Josh Marshall noted that the “more guns” theory is simply “an insane idea that no country has ever considered. Of course no country – not in the midst of endemic civil violence or civil war – has ever tried having totally unrestricted access to any number of firearms and any amount of ammunition either. We’re already in uncharted territory.” Marshall traces the genealogy of the idea that more guns reduce violence to the crackpot work of “scholar” John Lott. But he explains the idea’s growing popularity in the gun lobby by drawing a parallel to the ever intensifying and increasingly racist defense of slavery as an allegedly “positive” good by the South to counter growing opposition to the slave system in the North in the decade before the Civil War. Marshall concludes that
as long as you recognize the basic reality that guns are dangerous, fighting even the most minimal kinds of restrictions is inherently difficult. You need to change the game. You need a theory that is coherent and in line with your goal. Lott’s theory created a logic for that. The problem with massacres isn’t too many guns. It’s too few guns. Guns aren’t the problem. They’re the answer. It was the NRA’s ‘positive good’ argument, comparable to the one pro-slavery intellectuals devised in the 1850s. It’s the origin of virtually every argument the NRA makes today, from arming teachers to the “good guy with a gun”, to the need for permissive concealed carry nationwide.
This comparison with the history of slavery raises an important point too often, I fear, ignored in the current discussion. While I suspect most of the students at Stoneman Douglas are middle class, it is clear that the student demonstrators who flooded Tallahassee this week were highly diverse. Nevertheless, the media focused attention mainly on a relatively limited group of largely white student representatives. It is therefore no slight to these students to ask whether they would have received as much attention if their high school had been situated in an inner-city neighborhood and had the students been largely Black or Hispanic. Just about a year ago Chris Hayes on MSNBC brought together a smaller, but similar Town Hall with largely African-American participants to discuss the gun violence plaguing Chicago’s neighborhoods and schools. It too was riveting and informative, but received far less attention.
Again, it takes nothing away from the courage and activism of the Parkland students to mention that Black and Hispanic youth have also stood up courageously and repeatedly against gun violence, including — and especially — the violence of some in law enforcement. Just as it is difficult to imagine the activism of the largely white student antiwar movement of the late 1960s and early 1970s without the inspiration and energy created by those African-American students who sat-in at southern lunch counters and occupied buildings at places like Columbia in 1968 and Cornell in 1969, it is equally difficult, no, impossible, to imagine the activism at Parkland without the prior activism of Black youth and their multi-ethnic supporters in Ferguson, Missouri — three of whom have since died under mysterious circumstances — and in the Black Lives Matter movement.

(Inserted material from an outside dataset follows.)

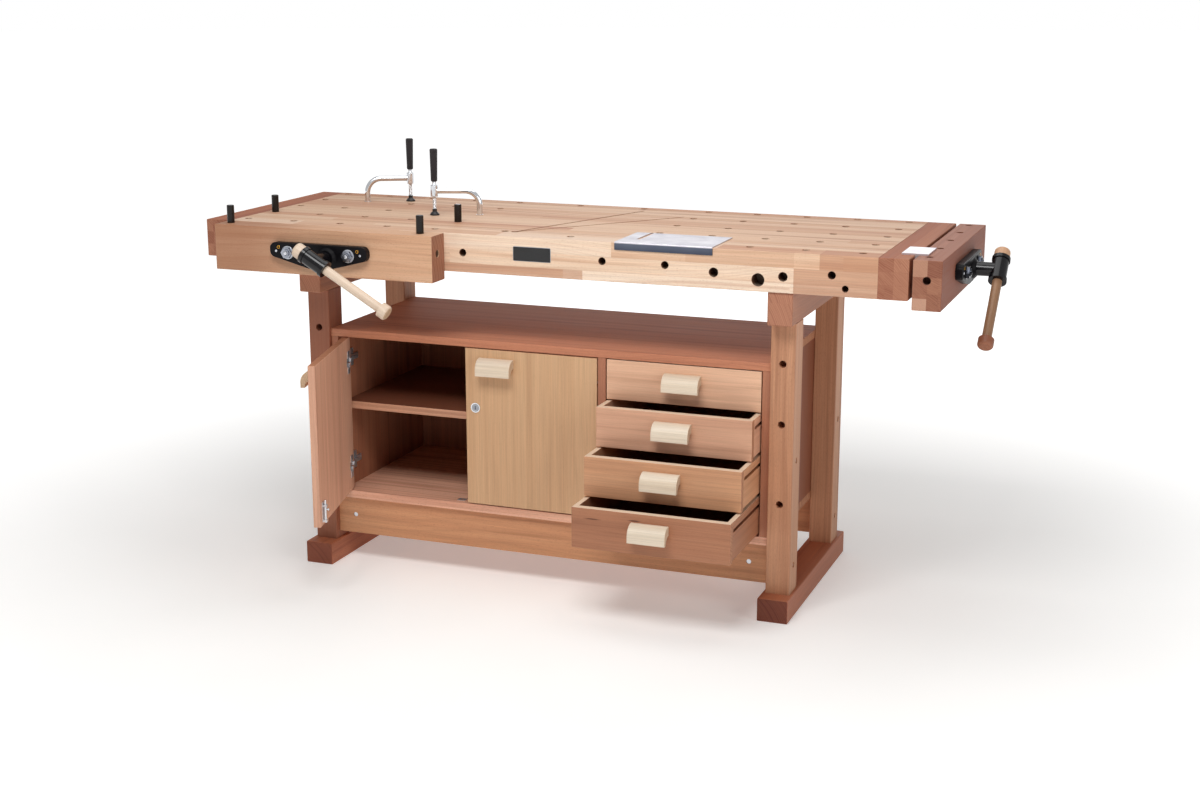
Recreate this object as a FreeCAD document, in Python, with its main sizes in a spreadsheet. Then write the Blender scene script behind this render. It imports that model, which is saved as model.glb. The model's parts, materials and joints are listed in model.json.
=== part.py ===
import FreeCAD, Part
import math
import os
import re

import Sketcher

# Woodworking bench: a laminated beech top with dog holes, a front vise and an end vise,
# on two trestles that carry a cabinet with two doors and four drawers.
# Working datum: x from the middle between the trestles, y from the front face of the top,
# z from the floor. The part's own origin lies at (origin_along, origin_back) on the floor.

os.makedirs("parts", exist_ok=True)
doc = FreeCAD.newDocument("woodworking_bench")
sheet = doc.addObject("Spreadsheet::Sheet", "sizes")

driving = {
    # part origin
    "origin_along": 88.55, "origin_back": 167.34,
    # top
    "bench_height": 900, "top_depth": 607, "top_left": 910, "top_right": 843,
    "cap_thick": 69.5, "rail_tall": 95, "rail_thick": 64, "back_rail_thick": 46,
    "panel_thick": 45, "top_edge_round": 2,
    "dog_dia": 19, "dog_pitch": 133.5, "dog_first_row": 50, "dog_right_inset": 46,
    "dog_left_inset": 25, "dog_middle_along": 81, "dog_middle_back": -102,
    "front_hole_deep": 44, "groove_wide": 6, "groove_deep": 3.8, "pocket_deep": 12,
    # steel work plate on the front edge of the top
    "plate_left": 212.5, "plate_long": 242, "plate_back": 160, "plate_thick": 2.5,
    "plate_drop": 17, "plate_bend": 2, "plate_slot_wide": 9, "plate_slot_from": 55,
    "plate_slot_long": 100, "plate_slot_along": 40,
    # trestles
    "trestle_inner": 1174, "leg_wide": 60, "leg_deep": 70, "leg_front": 44,
    "leg_back_inset": 67, "foot_wide": 76, "foot_tall": 58, "foot_back_inset": 20,
    "beam_tall": 79, "beam_front": 4.5, "beam_back_inset": 25, "tenon_wide": 24,
    "tenon_deep": 46, "tenon_long": 35, "joint_gap": 0.2, "frame_round": 3,
    "leg_hole_dia": 18, "leg_hole_deep": 40, "leg_hole_high": 628, "leg_hole_mid": 481,
    "leg_hole_low": 284,
    "stretcher_low": 76, "stretcher_tall": 99, "stretcher_thick": 32,
    "bolt_dia": 8, "bolt_head_dia": 15, "bolt_head_tall": 6, "bolt_sink": 9,
    "bolt_reach": 48, "bolt_room": 4, "cross_nut_dia": 12, "cross_nut_inset": 2,
    "cabinet_bolt_high": 388, "cabinet_bolt_reach": 14, "bolt_gap": 0.25,
    # cabinet
    "cabinet_front": 52, "cabinet_back_inset": 75, "board": 20, "cabinet_top": 626,
    "back_thick": 6, "divider_from_right": 416.5, "shelf_high": 430, "shelf_front": 80,
    "door_thick": 18, "door_reveal": 2.5, "door_gap": 3, "door_edge_round": 1.5,
    "pivot_in": 12, "pivot_deep": 8, "door_open_angle": 75,
    "cup_dia": 35, "cup_deep": 12, "cup_edge": 22.5, "cup_from_end": 64,
    "cup_wall": 1.5, "cup_ear_wide": 21.7, "cup_ear_tall": 59.5,
    "hinge_pin_dia": 2.6, "hinge_pin_long": 24.5, "hinge_eye_dia": 6, "hinge_link_wide": 5,
    "hinge_gap": 0.05, "hinge_eye_clear": 0.3, "hinge_notch_deep": 3.8, "hinge_notch_gap": 0.5,
    "hinge_arm_front": 26, "hinge_arm_long": 58, "hinge_arm_wide": 11, "hinge_arm_tall": 11,
    "hinge_hook_wide": 21, "hinge_hook_deep": 11, "hinge_plate_thick": 3,
    "hinge_plate_back": 14, "hinge_plate_tall": 14, "hinge_wing_back": 32,
    "hinge_wing_deep": 14, "hinge_wing_tall": 46,
    # pulls
    "pull_wide": 93, "pull_tall": 41.5, "pull_deep": 30, "pull_hollow": 19,
    "pull_front_flat": 14, "pull_round": 1.5, "pull_drop": 22, "door_pull_inset": 39,
    # lock and bolt
    "lock_dia": 19, "lock_rim_dia": 25, "lock_rim_thick": 2.5, "lock_inset": 27,
    "lock_high": 451, "lock_reach": 4, "lock_gap": 0.05, "lock_cam_long": 44,
    "lock_cam_thick": 2.5, "lock_cam_tall": 15.2, "lock_cam_off": 1.5,
    "keyway_wide": 2, "keyway_tall": 9, "keyway_deep": 3,
    "latch_inset": 24, "latch_dia": 7, "latch_long": 57.5, "latch_lift": 9, "latch_proud": 2,
    "latch_round": 0.9, "latch_gap": 0.1, "latch_stand": 6.5, "latch_plate_wide": 15.4,
    "latch_plate_long": 50, "latch_plate_thick": 2, "latch_block_tall": 6,
    "latch_block_high": 38, "latch_block_wall": 2, "latch_block_roof": 1.5,
    "latch_stem_high": 32, "latch_stem_dia": 4.2, "latch_stem_long": 7, "latch_knob_long": 3.5,
    "keeper_wide": 22, "keeper_deep": 18, "keeper_thick": 1.5, "keeper_hole_dia": 9,
    "keeper_hole_deep": 15,
    # drawers
    "drawer_count": 4, "drawer_gap": 3, "drawer_side": 12, "drawer_bottom": 5,
    "drawer_short": 30, "drawer_side_gap": 3, "drawer_side_drop": 0.5, "drawer_side_rise": 6,
    "bottom_rise": 6, "bottom_groove_deep": 4, "groove_height": 9, "groove_depth": 7,
    "groove_drop": 27, "groove_from": 6, "runner_gap": 0.3, "runner_from": 7,
    "runner_short": 15,
    "drawer_open_1": 0, "drawer_open_2": 73, "drawer_open_3": 154, "drawer_open_4": 236,
    # vises
    "front_vise_along": -537.5, "front_jaw_long": 609, "jaw_tall": 115, "front_jaw_thick": 69.5,
    "end_jaw_thick": 66, "front_jaw_gap": 0.5, "end_jaw_gap": 8.6, "jaw_round": 2,
    "vise_travel": 150, "rod_half_span": 84.5, "rod_dia": 18, "rod_drop": 58,
    "screw_dia": 24, "screw_drop": 66, "screw_aside": 25, "running_gap": 0.05,
    "flange_half": 135.5, "flange_thick": 18, "flange_drop": 34, "flange_end_tall": 34,
    "flange_deep": 62, "flange_foot_half": 26, "flange_round": 16, "flange_edge": 2,
    "boss_dia": 52, "boss_front_dia": 40, "boss_thick": 7, "neck_dia": 34, "neck_gap": 0.3,
    "hub_reach": 60,
    "hub_dia": 39, "hub_long": 70, "hub_collar_dia": 44, "hub_collar_long": 9,
    "handle_dia": 23, "handle_near": 60, "handle_far": 229, "knob_dia": 38, "knob_long": 23,
    "knob_round": 8, "handle_gap": 0.08, "front_handle_angle": -30.6, "end_handle_angle": 222.5,
    "rod_nut_wide": 26, "rod_nut_thick": 9, "rod_end_long": 3, "wall_hole_gap": 1.5,
    "fixed_plate_thick": 12, "fixed_plate_half": 112, "fixed_plate_top": 46.5,
    "fixed_plate_tall": 46, "bush_dia": 23, "bush_long": 8, "nut_boss_dia": 38,
    "nut_boss_long": 18, "tie_bar_thick": 8, "tie_bar_tall": 36, "travel_spare": 10,
    "jaw_dog_inset": 33.5, "jaw_dog_end_inset": 26.5, "jaw_dog_end_inset_right": 48.5,
    "jaw_end_hole_drop": 46, "jaw_end_hole_deep": 28, "jaw_end_hole_out": 5,
    "end_jaw_dog_inset": 27,
    "liner_from": 62, "liner_long": 100, "liner_thick": 4.2, "liner_flange": 30,
    "liner_flange_moving": 22.5, "liner_tall": 70,
    # dogs and holdfasts
    "dog_fit_gap": 0.08, "dog_long": 105, "dog_proud": 45, "dog_edge": 1.2,
    "dog_waist": 1.2, "dog_waist_long": 14, "dog_waist_from": 31.5,
    "arm_dia": 15, "sleeve_long": 70, "sleeve_proud": 2, "arm_level": 64, "arm_bend": 38,
    "arm_reach": 118, "arm_boss_dia": 20, "arm_boss_tall": 30, "arm_boss_round": 1.5,
    "clamp_screw_dia": 9.5, "clamp_screw_gap": 0.06,
    "grip_low": 88, "grip_long": 85, "grip_low_dia": 17, "grip_high_dia": 20.5, "grip_edge": 2,
    "pad_dia": 25, "pad_neck_dia": 12, "pad_tall": 16, "pad_rim": 3, "pad_cone_tall": 9.6,
    "pad_lift": 0.3,
    "first_arm_angle": 27.9, "second_arm_angle": 200.8,
}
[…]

So, as we cheer on and support the Parkland students, let’s not forget that the movement against gun violence and for gun control will only succeed if that movement recognizes that it’s not only middle class white high school students who are victims. Those 17 lost lives in Parkland mattered, but so too do Black and Hispanic lives. Minority youth suffer from gun violence at levels far beyond the overall mean. In 1998, Black teenagers died of gun violence at a rate of 63 per 100,000 compared to the firearm homicide rate for non-Hispanic white male teenagers, which was just 3 per 100,000 in 1998. The firearm homicide rate for Hispanic male teenagers that year was 29 per 100,000. Black and Hispanic youth are also most often the ones who fall victim to the guns of the police. Take Philando Castile. The idiotic bigot Trump proposes we arm teachers and cafeteria workers, an idea whose time has passed before it was ever even thought. Castile was a school cafeteria worker and he lawfully carried a firearm. It cost him his life at the hands of the police. The silence of the NRA at the time was deafening.
I look forward to the planned March on Washington for gun control on March 24 and the national school walkout scheduled for April 20, anniversary of the Columbine High School shootings in Colorado. I hope the organizers will make common cause with the activists of Ferguson and the Black Lives Matter movement. I’m feeling optimistic that they will.
When you (I assume) endorse, or imply endorsement (or even thematic sympathy) of gun control, as it appears from your essay, I think you create two problems (and not restricted to this issue; the front page of any newspaper is rich in examples). First, you are propagating a sentiment and ideology that is based on emotionalism (even hysteria), and not on facts. You may appreciate that no forensic investigation, or 3rd party probity, has been undertaken, let alone completed, and therefore there are no verified facts and data: If a plaintiff cause of action were contemplated in law, or the State attempted trial, both would be dismissed on summary judgment or lose on appeal. There are stories, assertions and a photo-montage of emotionalism, but no appeal-proof, let alone trial-ready, facts (indeed, there are none extant from any such events). To call for various regulatory responses (or even to let certain media positions remain unchallenged) at this point, would be like pursuing new regulations from an airplane crash, without an accident investigation, public hearing and report. It would be incoherent and counterproductive. In such cases (the industry I work in), we often find causes and especially, contributing circumstances, that were impossible to discern merely from a crash site, and within the immediate context of human emotionalism. These facts and circumstances form the logical basis of an economic response. Grief, anger, or other feelings have nothing to do with facts and hard data. Moreover, in a forensic investigation, responsibilities can often be logically attributed to their proper sources. In the case of the Florida event, such sources may turn out to be ones currently unsuspected. Indeed, the former head of the FBI’s “Active Shooter Program” was recently at DePaul University Law where she carefully disclosed institutional motivations for such programs. I would respectfully suggest that it is precisely in such complex circumstances that the scientific method is of such vital power and value; that is, a skepticism sustained under investigation. Without such a philosophy, secondly, you are not transmitting the kind of intellect and principles, I think, that all of us would want to see flourish in college and university students. Often the Academy deserts its most fundamental principles of pedagogy when its prevalent political ideology is excited. Stay conscious my friends.
The only thing I find remarkable is how the parents of these children are letting them be used for propaganda purposes by a media creature that has long had its mind made up. This is political theater, and there is nothing inspiring about it.